INFORMATION SUPPLIED -
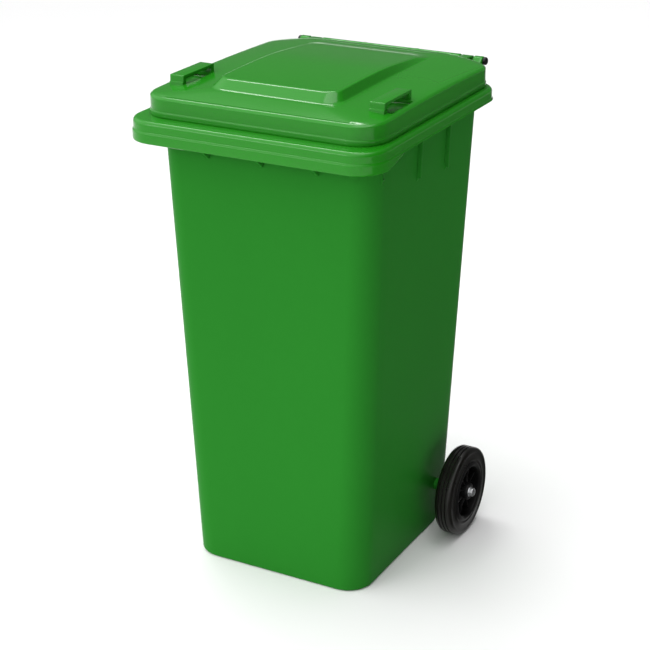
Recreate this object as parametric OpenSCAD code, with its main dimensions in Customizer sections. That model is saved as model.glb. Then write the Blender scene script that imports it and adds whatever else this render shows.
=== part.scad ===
// Two-wheeled refuse container with a hinged lid. Millimetres. The origin is on the floor, under the
// middle of the rim. +X is to the right seen from the front, -Y is the front, +Z is up.

/* [Rim] */
// Width over the comb rim
rim_w = 480; // [460:1:500]
// Depth of the rim, front to back
rim_d = 509.6; // [500:0.2:511]
// Height of the rim's top face
rim_top = 852.3; // [845:0.1:870]
// Height of the rim's skirt along the sides and back
rim_h = 19.8; // [16:0.1:24]
// Height of the deeper skirt along the front
rim_front_h = 37.8; // [34:0.1:44]
// Corner radius of the rim
rim_r = 54; // [46:1:58]

/* [Tub] */
// Outer width at the bottom
tub_w_low = 352; // [340:1:360]
// Outer width at the top
tub_w_top = 421; // [410:1:428]
// Wall thickness of the mouldings
wall = 4; // [3:0.5:5]

/* [Lid] */
// Width of the lid's skirt
lid_w = 446; // [436:1:450]
// Height of the lid's skirt at its outer edge
lid_skirt = 35; // [30:1:38]
// Height of the raised panel above the rim's top face
panel_rise = 60.7; // [56:0.1:64]
// Wall thickness of the lid
lid_t = 3.5; // [3:0.5:4]

/* [Wheels] */
// Outer diameter of the tyre
tyre_d = 170; // [166:1:174]
// Width of the tyre
tyre_w = 37; // [34:1:38]
// Diameter of the steel axle
axle_d = 15; // [14:0.5:16]

/* [Hidden] */

green = [0.10, 0.42, 0.10];
black = [0.06, 0.06, 0.06];
rubber = [0.09, 0.09, 0.09];
steel = [0.66, 0.67, 0.68];

rim_y = rim_d / 2;
rim_x = rim_w / 2;
band_step = 1.5;
// Tub outline at the floor and at its top: front edge, back edge, corner radius
low_y0 = -176;
low_y1 = 204.5;
low_r = 53;
top_y0 = -192.5;
top_y1 = 237;
top_r = 48;
base_t = 5;
// Ribs under the rim
rib_t = 5;
rib_pitch = 105;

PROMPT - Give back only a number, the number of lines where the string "with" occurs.

EXERCISE OUTPUT - 2